Program: DC 2015-2016
Host: National Library of Medicine
Can you briefly summarize what your residency focused on?
Researching software preservation and creating pilot workflows for it at the National Library of Medicine.
What aspects of your residency impacted you the most vis-a-vis your career trajectory?
Honestly, simply working at the National Library of Medicine. I currently work at a medical library in data services, and working at NLM gave me an understanding of medical librarianship that I did not have before.
What are the three most important skills you honed during your residency?

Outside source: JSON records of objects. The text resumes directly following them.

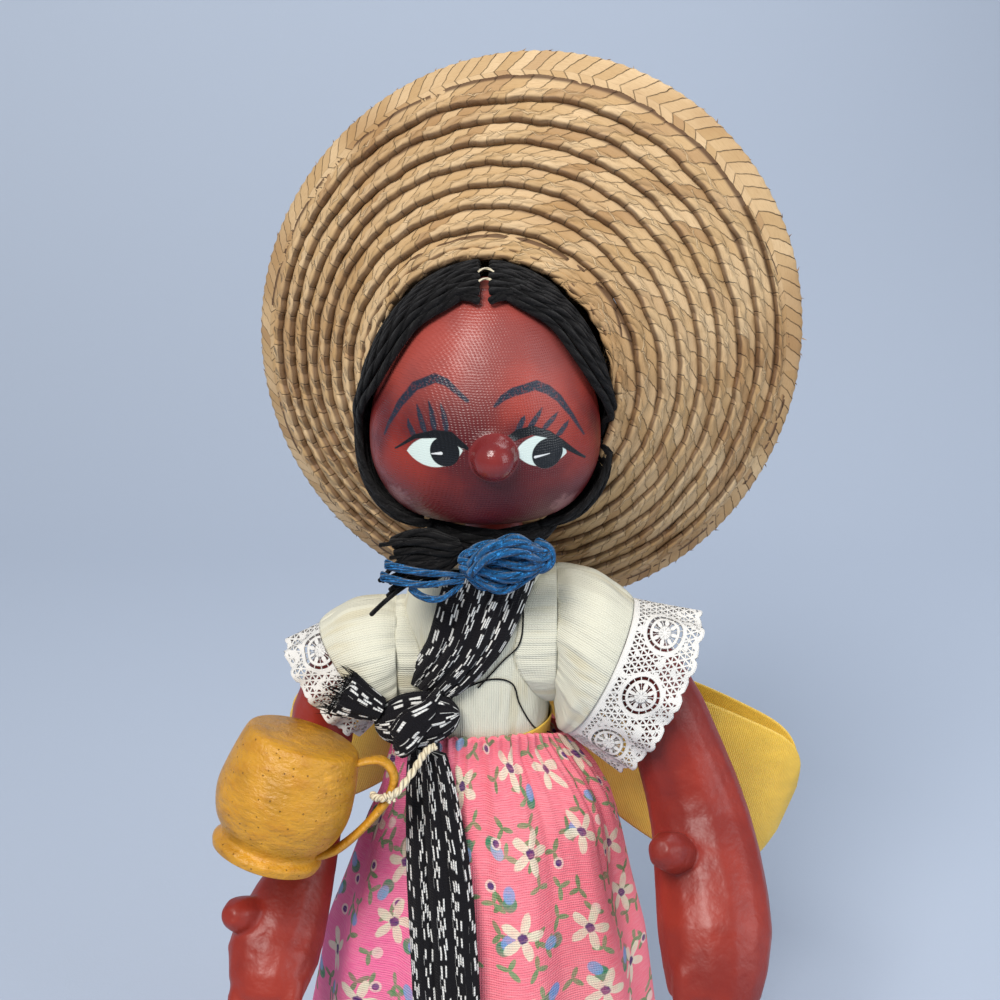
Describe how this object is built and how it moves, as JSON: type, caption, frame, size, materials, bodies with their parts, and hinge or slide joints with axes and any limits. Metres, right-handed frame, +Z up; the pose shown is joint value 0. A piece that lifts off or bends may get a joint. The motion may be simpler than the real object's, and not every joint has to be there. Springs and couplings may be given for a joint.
{
  "type": "folk doll",
  "caption": "Standing painted cloth folk doll with yarn hair, plaited straw hat, lace-edged blouse, knotted shawl, flowered skirt with satin bow and a small clay jug.",
  "frame": {"origin": "middle of the part's box on the ground, at the height of the soles", "axes": "+Z up, the doll faces -Y, its right hand is at -X"},
  "size_m": [0.1713, 0.1203, 0.3593],
  "materials": {
    "painted_cloth": "painted and varnished cloth, satin gloss",
    "wire": "bare soft wire",
    "black_yarn": "matt wool yarn",
    "blue_yarn": "matt wool yarn",
    "cotton_thread": "matt twisted cotton",
    "muslin": "plain unbleached cloth",
    "blouse_cloth": "ribbed cloth, soft sheen",
    "lace": "matt cotton lace",
    "satin_ribbon": "yellow satin",
    "calico": "matt printed cotton",
    "shawl_cloth": "matt woven cotton with pale flecks",
    "sole_leather": "bare leather",
    "shoe_leather": "smooth dark leather",
    "painted_clay": "glossy ochre paint, worn at the rim",
    "straw": "plaited natural straw"
  },
  "bodies": {
    "doll_body": {"head": "painted_cloth", "spine_wire": "wire", "hair_left": "black_yarn", "hair_right": "black_yarn", "part_stitch": "cotton_thread", "torso": "muslin", "blouse_bodice": "blouse_cloth", "waist_ribbon": "satin_ribbon", "skirt": "calico", "shawl_knot": "shawl_cloth", "shawl_neck": "shawl_cloth", "shawl_short_end": "shawl_cloth", "shawl_tail": "shawl_cloth", "hair_gather": "black_yarn", "braid_tuft": "black_yarn", "hair_bow": "blue_yarn", "hair_bow_ends": "blue_yarn", "leg_left": "painted_cloth", "leg_wire_left": "wire", "sole_left": "sole_leather", "shoe_left": "shoe_leather", "leg_right": "painted_cloth", "leg_wire_right": "wire", "sole_right": "sole_leather", "shoe_right": "shoe_leather", "bow_knot": "satin_ribbon", "bow_loop_left": "satin_ribbon", "bow_loop_right": "satin_ribbon", "bow_tail_left": "satin_ribbon", "bow_tail_right": "satin_ribbon", "hat_brim": "straw", "hat_edge_band": "straw", "hat_crown": "straw"},
    "left_arm": {"arm_left": "painted_cloth", "arm_wire_left": "wire", "sleeve_left": "blouse_cloth", "lace_left": "lace"},
    "right_arm": {"arm_right": "painted_cloth", "arm_wire_right": "wire", "sleeve_right": "blouse_cloth", "lace_right": "lace"},
    "jug": {"jug_body": "painted_clay", "jug_handle": "painted_clay", "jug_string": "cotton_thread"}
  },
  "joints": [
    {"name": "left_shoulder", "type": "hinge", "parent": "doll_body", "child": "left_arm", "pos_m": [-0.0106, -0.0042, 0.21], "axis": [-1, 0, 0], "range_deg": [-10, 60]},
    {"name": "right_shoulder", "type": "hinge", "parent": "doll_body", "child": "right_arm", "pos_m": [-0.0106, -0.0042, 0.204], "axis": [-1, 0, 0], "range_deg": [-12, 0]},
    {"name": "jug_swing", "type": "hinge", "parent": "doll_body", "child": "jug", "pos_m": [-0.0256, -0.03, 0.186], "axis": [0, 0, 1], "range_deg": [0, 35]}
  ]
}
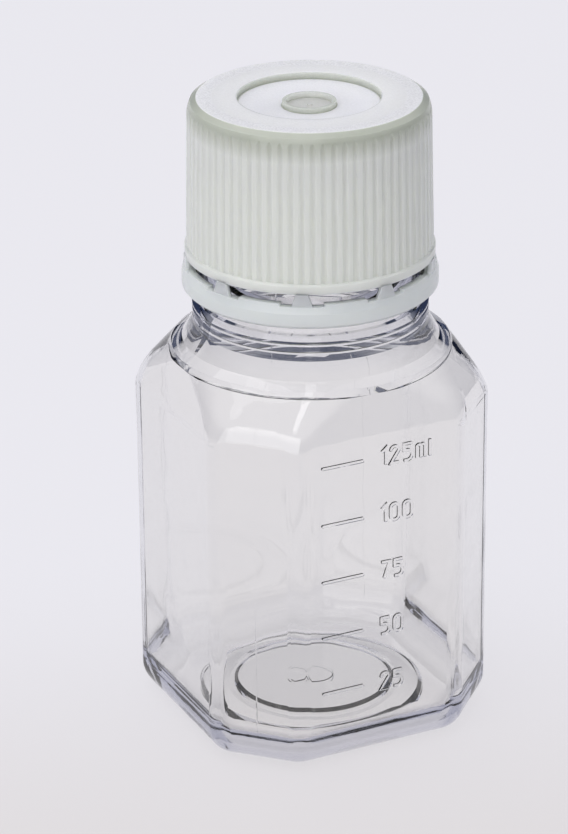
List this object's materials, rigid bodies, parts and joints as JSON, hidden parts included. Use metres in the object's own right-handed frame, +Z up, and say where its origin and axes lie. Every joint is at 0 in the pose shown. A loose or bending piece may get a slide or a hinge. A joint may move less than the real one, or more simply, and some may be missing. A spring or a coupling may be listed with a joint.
{
  "type": "graduated screw-cap laboratory bottle",
  "caption": "Clear square laboratory bottle with cut corners, a round stepped shoulder, a raised filling scale, and a ribbed screw cap over a tamper band.",
  "frame": {"origin": "middle of the base, on the surface that the bottle stands on", "axes": "+Z up along the neck and cap axis; -Y is the outward normal of the face with the filling scale; +X is to the right of that face"},
  "size_m": [0.0538, 0.0542, 0.1136],
  "materials": {
    "clear_polyester": "clear and glossy",
    "natural_polyethylene": "translucent, satin, frosted on top"
  },
  "bodies": {
    "bottle": {"bottle": "clear_polyester"},
    "tamper_band": {"tamper_band": "natural_polyethylene"},
    "cap": {"cap": "natural_polyethylene"}
  },
  "joints": [
    {"name": "cap_turn", "type": "hinge", "parent": "bottle", "child": "tamper_band", "pos_m": [0, 0, 0.0822], "axis": [0, 0, 1], "range_deg": [0, 1170]},
    {"name": "cap_lift", "type": "slide", "parent": "tamper_band", "child": "cap", "axis": [0, 0, 1], "range_m": [0, 0.01365]}
  ],
  "couplings": [
    {"joint": "cap_turn", "follows": "cap_lift", "rad_per_m": 1496}
  ]
}
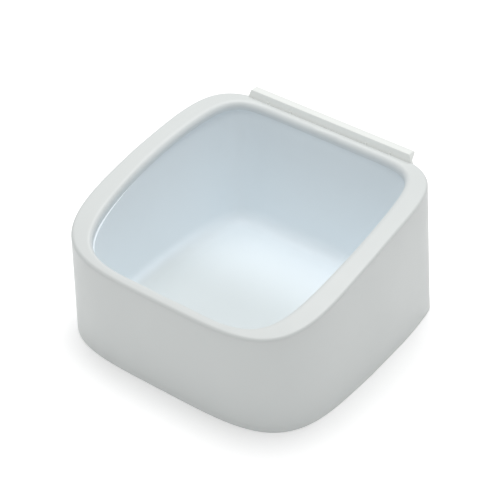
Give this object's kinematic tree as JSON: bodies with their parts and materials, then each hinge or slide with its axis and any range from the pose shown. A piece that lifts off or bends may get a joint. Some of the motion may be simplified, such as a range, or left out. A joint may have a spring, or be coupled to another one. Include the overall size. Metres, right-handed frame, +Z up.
{
  "type": "hook-on feed bowl",
  "caption": "Rounded square double-walled feed bowl with a broad rim sloping down to the front and a wedge-headed hanging strip along the back.",
  "frame": {"origin": "on the table, under the middle of the overall box", "axes": "+Z up, -Y towards the low front of the bowl, +Y towards the hanging strip, X from side to side"},
  "size_m": [0.154, 0.1487, 0.0913],
  "materials": {
    "shell_plastic": "satin",
    "pan_plastic": "satin",
    "strip_plastic": "satin"
  },
  "bodies": {
    "bowl": {"outer_shell": "shell_plastic", "feed_pan": "pan_plastic"},
    "strip": {"hanging_strip": "strip_plastic"}
  },
  "joints": [
    {"name": "strip_lift", "type": "slide", "parent": "bowl", "child": "strip", "axis": [0, 0, 1], "range_m": [0, 0.02]}
  ]
}
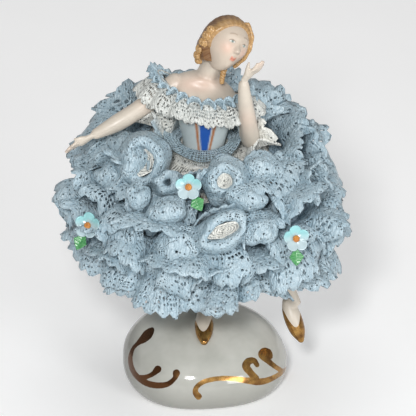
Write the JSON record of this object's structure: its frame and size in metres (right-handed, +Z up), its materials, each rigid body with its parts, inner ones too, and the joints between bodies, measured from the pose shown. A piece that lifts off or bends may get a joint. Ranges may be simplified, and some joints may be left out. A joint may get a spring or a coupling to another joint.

The skills I learned were largely administrative and interpersonal:
- Managing up;
- Arranging and running meetings;
- Learning and leveraging institutional structures
What advice do you have for future NDSR cohorts or other participants in early career residencies?
Don’t accept one that doesn’t provide health insurance. Be open to new possibilities in scholarship/professional practice that you hadn’t considered earlier in your career or in graduate school. Locate mentors that aren’t necessarily the ones provided to you through the NDSR program. Consider looking for mentorship from your peers. Advocate for yourself and your needs.
What is your favorite NDSR memory?
All of the times I got to hang out with my fellow residents and the other mentors.